A dangerous "superbug" has made its way into the North American food supply for the first time, Canadian researchers announced Wednesday. Routine testing of raw squid, imported from South Korea, revealed a strain of bacteria resistant to carbapenems, a class of antibiotics used to treat life-threatening infections.
This is concerning because carbapenems are a "last resort" antibiotic, one doctors turn to when common antibiotics fail. Health officials have been watching them closely; in April, the World Health Organization warned that antibiotic resistance had become a serious, global threat to public health, listing the spread of carbapanem resistance as a main reason for that.
Carbapanem-resistant bacteria have been detected in the environment and in animals used for food, but this is the first time they've been found in food itself.

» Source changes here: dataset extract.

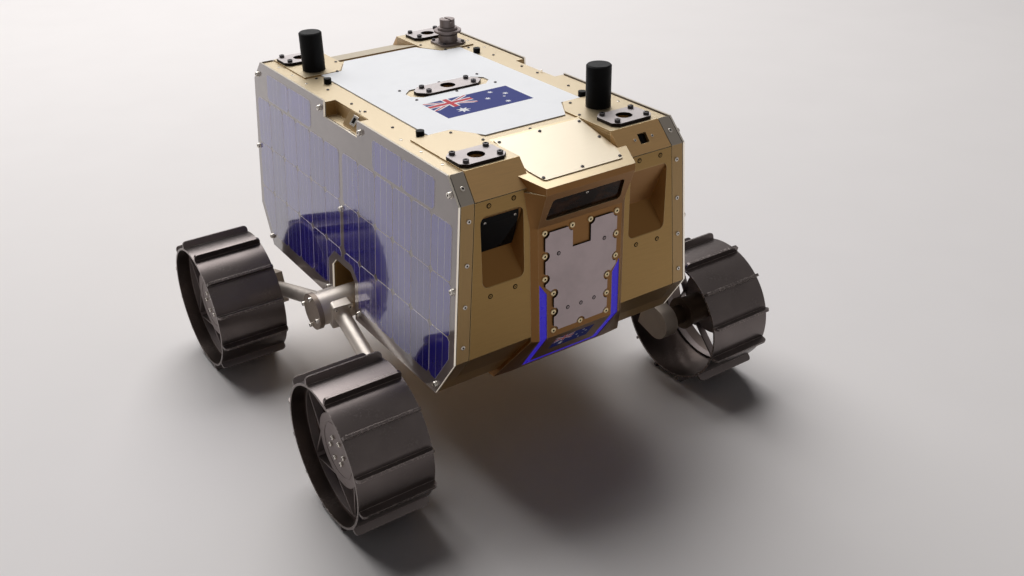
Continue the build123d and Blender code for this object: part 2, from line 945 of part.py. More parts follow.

That raises the stakes considerably, Joseph Rubin, assistant professor of veterinary microbiology at the University of Saskatchewan and head of the research team, explained, because it means “the risk of exposure in the public goes beyond people with travel histories and beyond people who have been previously hospitalized" -- a select group -- to the general public.
Maryn McKenna, who first broke the news, has more on why this is such a big deal:
Beyond the obvious, that this is a first finding of a resistance factor where it has not previously been, here are some concerns: Because the carbapenem-resistant bacteria tend to be gut bacteria, anything that conducts them into your gut—like, for instance, swallowing them—is problematic. The issue isn’t that the bacterium is going to cause a foodborne illness immediately; the bacteria carrying this gene was not a disease-causing variety. Rather, the concern is that the DNA conferring this resistance passes from this bacterium into the vast colony of diverse bacteria that live in your gut for your entire life, becoming incorporated into your gut flora and posing a risk of drug-resistant illness at some future point when the balance of your immune system slips.
That this was found on seafood—a type of food that we tend to undercook and sometimes eat raw—just increases the risk of transmission. And that’s not even to mention the possibility that bacteria containing the gene spread to other seafood or other foods in that store, or in the kitchens of anyone unlucky enough to bring them home.
“Finding this organism in food is extremely disturbing,” Rubin told the Washington Post. “This widens the possibilities for the spread of resistance.”
As a reminder, that would be very, very bad.